Nanograined thermoelectric Bi2Te2.7Se0.3 with ultralow phonon transport prepared from chemically exfoliated nanoplatelets

Abstract

Herein, we report on a scalable synthesis of surfactant-free Bi₂Te_2.7Se_0.3 nanocrystals by chemical exfoliation and subsequent spark plasma sintering to fabricate nanostructured thermoelectric bulk materials. The exfoliated n-type Bi₂Te_2.7Se_0.3 nanoplatelets were shown to transform into nanoscroll-type crystals (∼5 nm in diameter, ∼50 nm in length) by ultrasonication. The thermoelectric performance of the Bi₂Te_2.7Se_0.3 nanocrystals was found to be recoverable by minimizing surface oxides by chemical reduction of the exfoliated suspensions.

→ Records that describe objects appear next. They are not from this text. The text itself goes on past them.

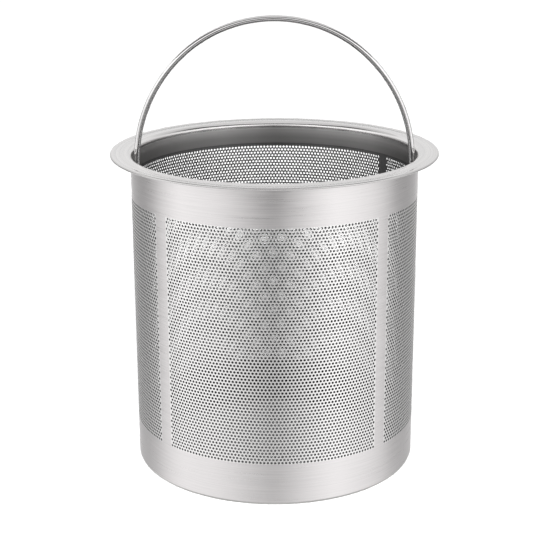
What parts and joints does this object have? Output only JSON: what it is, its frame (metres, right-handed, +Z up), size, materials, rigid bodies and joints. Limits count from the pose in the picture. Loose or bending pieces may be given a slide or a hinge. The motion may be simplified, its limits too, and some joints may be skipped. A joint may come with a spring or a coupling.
{
  "type": "grain basket",
  "caption": "Perforated stainless steel grain basket with a wide flanged rim, a rounded mouth and a swinging round-rod bail, for an all in one brewer.",
  "frame": {"origin": "centre of the underside, on the ground under the basket's axis", "axes": "+Z up along the basket's axis; the upright bail stands in the XZ plane and its pivot axis runs along X; the basket is seen from -Y in front"},
  "size_m": [0.3306, 0.3306, 0.458],
  "materials": {
    "stainless_brushed": "satin",
    "stainless_polished": "polished",
    "weld_metal": "satin"
  },
  "bodies": {
    "basket": {"wall_sheet": "stainless_brushed", "wall_seam_weld": "weld_metal", "rim_flange": "stainless_brushed", "rim_weld": "weld_metal", "bottom_plate": "stainless_brushed", "bottom_weld": "weld_metal"},
    "bail": {"bail_rod": "stainless_polished", "left_end_cap": "stainless_polished", "right_end_cap": "stainless_polished"}
  },
  "joints": [
    {"name": "bail_swing", "type": "hinge", "parent": "basket", "child": "bail", "pos_m": [0, 0, 0.306], "axis": [1, 0, 0], "range_deg": [-72, 72]}
  ]
}
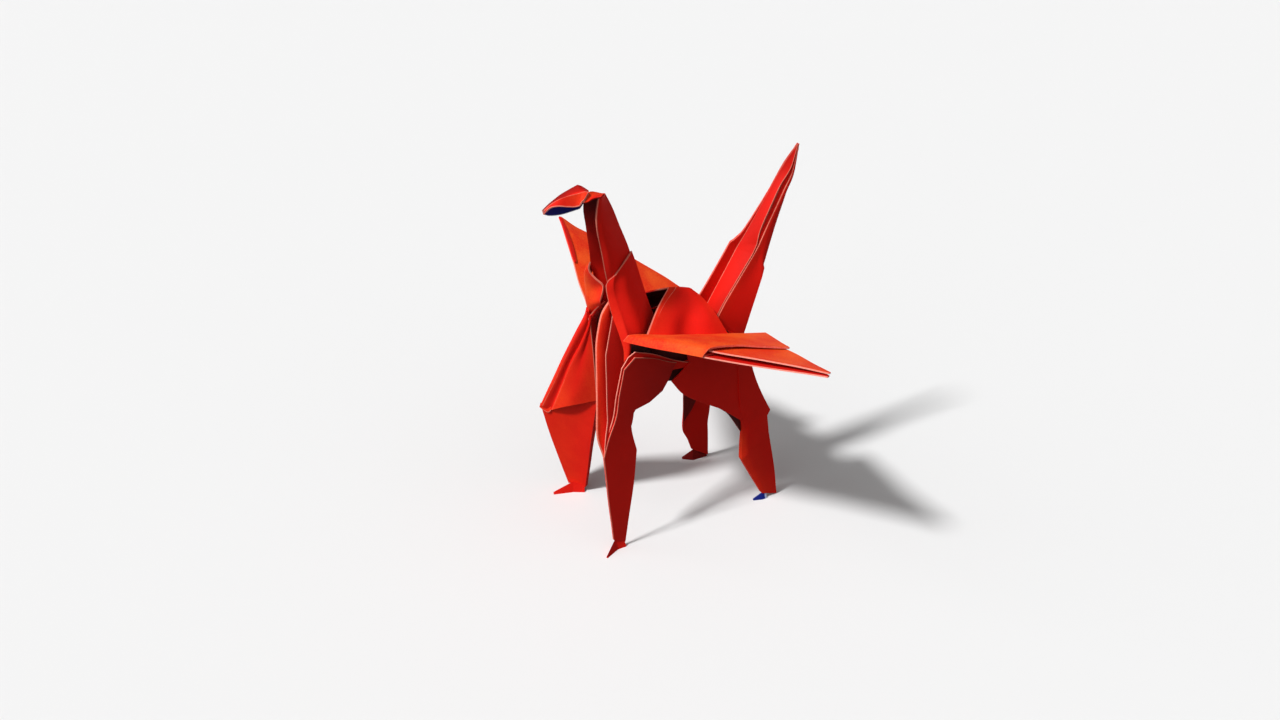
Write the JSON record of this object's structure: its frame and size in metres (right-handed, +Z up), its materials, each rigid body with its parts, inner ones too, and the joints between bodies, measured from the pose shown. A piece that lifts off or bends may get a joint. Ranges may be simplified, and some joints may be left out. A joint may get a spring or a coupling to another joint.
{
  "type": "folded paper crane figure with legs",
  "caption": "Origami crane figure folded from one paper sheet, with hooded head, open neck, humped back, spread wings, raised tail and standing legs with forward toes.",
  "frame": {"origin": "centre of the figure's outline on the surface that it stands on", "axes": "+Z up, the head looks along -Y, +X to the figure's own left side"},
  "size_m": [0.0708, 0.0552, 0.0761],
  "materials": {
    "red_paper": "uncoated matte sheet, vermilion on its outer side and blue on its inner side, with pale raw edges"
  },
  "bodies": {
    "root": {"folded_sheet": "red_paper"}
  },
  "joints": []
}
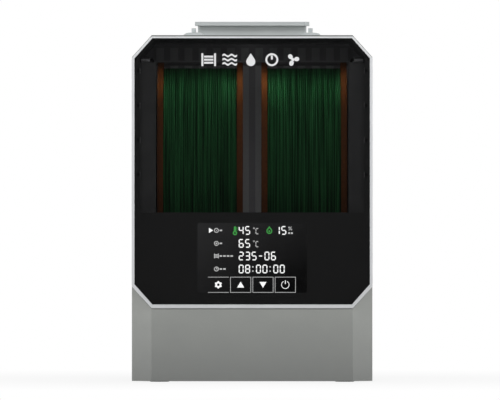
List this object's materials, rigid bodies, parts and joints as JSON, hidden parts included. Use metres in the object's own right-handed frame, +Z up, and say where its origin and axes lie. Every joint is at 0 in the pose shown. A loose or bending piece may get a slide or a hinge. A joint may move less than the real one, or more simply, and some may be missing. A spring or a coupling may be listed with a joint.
{
  "type": "filament dryer box",
  "caption": "Heated cabinet that dries and feeds filament spools on rollers, with a smoked octagonal front, a hinged top lid and a display below the window.",
  "frame": {"origin": "on the table, under the middle of the closed box", "axes": "+Z up, the window faces -Y, +X to the right as seen from the front"},
  "size_m": [0.213, 0.289, 0.3196],
  "materials": {
    "shell_grey": "fine satin texture",
    "handle_grey": "satin",
    "trim_silver": "satin silver paint",
    "smoked_panel": "smoked, polished",
    "black_print": "black print",
    "display_glass": "dark, polished",
    "backlight": "plain",
    "circuit_board": "lacquered board",
    "board_parts": "plain",
    "black_plastic": "fine texture",
    "chamber_grey": "fine texture",
    "lid_lining": "fine texture, ribbed rear wall paler",
    "black_screws": "black",
    "rubber": "matt",
    "grey_silicone": "matt",
    "roller_rubber": "matt",
    "steel": "bright",
    "card": "pressed card",
    "green_filament": "wound thread, translucent sheen",
    "heater_fins": "plain",
    "wire_cover": "plain",
    "flat_cable": "side-by-side conductors",
    "white_plastic": "plain",
    "ptfe": "translucent white"
  },
  "bodies": {
    "cabinet": {"main_housing": "shell_grey", "rear_panel": "shell_grey", "bottom_cover": "black_plastic", "rubber_feet": "rubber", "case_screws": "steel", "front_frame": "trim_silver", "front_panel": "smoked_panel", "panel_mask": "black_print", "panel_screws": "black_screws", "lcd_glass": "display_glass", "lcd_backlight": "backlight", "display_board": "circuit_board", "chamber_floor": "black_plastic", "chamber_rear_panel": "chamber_grey", "chamber_side_left": "black_plastic", "chamber_side_right": "black_plastic", "chamber_front_wall": "black_plastic", "side_roller_brackets": "black_plastic", "centre_roller_bracket": "black_plastic", "roller_bearings": "steel", "fan_frame": "black_plastic", "fan_screws": "steel", "ptc_heater": "heater_fins", "heater_duct": "black_plastic", "air_plenum": "black_plastic", "power_supply_board": "circuit_board", "power_supply_parts": "board_parts", "main_board": "circuit_board", "main_board_parts": "board_parts", "ac_inlet": "black_plastic", "ac_inlet_pins": "steel", "switch_housing": "black_plastic", "mains_wires": "wire_cover", "display_ribbon": "flat_cable", "humidity_sensor": "circuit_board", "sensor_cover": "black_plastic", "desiccant_boxes": "white_plastic", "desiccant_box_lids": "white_plastic", "hinge_pins": "steel"},
    "lid": {"lid_cover": "shell_grey", "lid_liner": "lid_lining", "lid_gasket": "grey_silicone", "handle": "handle_grey", "handle_screws": "steel", "outlet_grommets": "handle_grey", "ptfe_tubes": "ptfe"},
    "spool_left": {"spool_left_core": "card", "spool_left_filament": "green_filament"},
    "spool_right": {"spool_right_core": "card", "spool_right_filament": "green_filament"},
    "roller_front_left": {"roller_front_left_sleeve": "roller_rubber", "roller_front_left_axle": "steel"},
    "roller_rear_left": {"roller_rear_left_sleeve": "roller_rubber", "roller_rear_left_axle": "steel"},
    "roller_front_right": {"roller_front_right_sleeve": "roller_rubber", "roller_front_right_axle": "steel"},
    "roller_rear_right": {"roller_rear_right_sleeve": "roller_rubber", "roller_rear_right_axle": "steel"},
    "fan_wheel": {"fan_impeller": "black_plastic"},
    "power_rocker": {"switch_rocker": "black_plastic"}
  },
  "joints": [
    {"name": "lid_hinge", "type": "hinge", "parent": "cabinet", "child": "lid", "pos_m": [0, 0.1405, 0.284], "axis": [-1, 0, 0], "range_deg": [0, 100]},
    {"name": "spool_left_spin", "type": "hinge", "parent": "cabinet", "child": "spool_left", "pos_m": [-0.0464, 0.0095, 0.1845], "axis": [1, 0, 0], "continuous": true},
    {"name": "spool_right_spin", "type": "hinge", "parent": "cabinet", "child": "spool_right", "pos_m": [0.0464, 0.0095, 0.1845], "axis": [1, 0, 0], "continuous": true},
    {"name": "roller_front_left_spin", "type": "hinge", "parent": "cabinet", "child": "roller_front_left", "pos_m": [-0.0453, -0.0445, 0.09062], "axis": [1, 0, 0], "continuous": true},
    {"name": "roller_front_right_spin", "type": "hinge", "parent": "cabinet", "child": "roller_front_right", "pos_m": [0.0453, -0.0445, 0.09062], "axis": [1, 0, 0], "continuous": true},
    {"name": "roller_rear_left_spin", "type": "hinge", "parent": "cabinet", "child": "roller_rear_left", "pos_m": [-0.0453, 0.0635, 0.09062], "axis": [1, 0, 0], "continuous": true},
    {"name": "roller_rear_right_spin", "type": "hinge", "parent": "cabinet", "child": "roller_rear_right", "pos_m": [0.0453, 0.0635, 0.09062], "axis": [1, 0, 0], "continuous": true},
    {"name": "fan_spin", "type": "hinge", "parent": "cabinet", "child": "fan_wheel", "pos_m": [0, 0.0095, 0.044], "axis": [0, 0, 1], "continuous": true},
    {"name": "power_switch", "type": "hinge", "parent": "cabinet", "child": "power_rocker", "pos_m": [-0.057, 0.135, 0.034], "axis": [-1, 0, 0], "range_deg": [0, 20]}
  ],
  "couplings": [
    {"joint": "roller_front_left_spin", "follows": "spool_left_spin", "ratio": -12.5},
    {"joint": "roller_front_right_spin", "follows": "spool_right_spin", "ratio": -12.5},
    {"joint": "roller_rear_left_spin", "follows": "spool_left_spin", "ratio": -12.5},
    {"joint": "roller_rear_right_spin", "follows": "spool_right_spin", "ratio": -12.5}
  ]
}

Nanostructured bulk materials, composed of plate-like grains with ∼50 nm thickness, were prepared by sintering of the ultrasonicated sample using a spark plasma sintering technique. The resulting compound showed drastic reduction of lattice thermal conductivity (0.31 W m⁻¹ K⁻¹ @ 400 K) due to enhanced phonon scattering at highly dense grain boundaries without deterioration of the power factor (21.0 × 10⁻⁴ W m⁻¹ K⁻² @ 400 K). The peak ZT value of the present compound (∼0.8 @400 K) is comparable to that of n-type single crystalline Bi₂(Te,Se)₃, which is one of the highest among the reported values for n-type materials synthesized by a soft chemical route.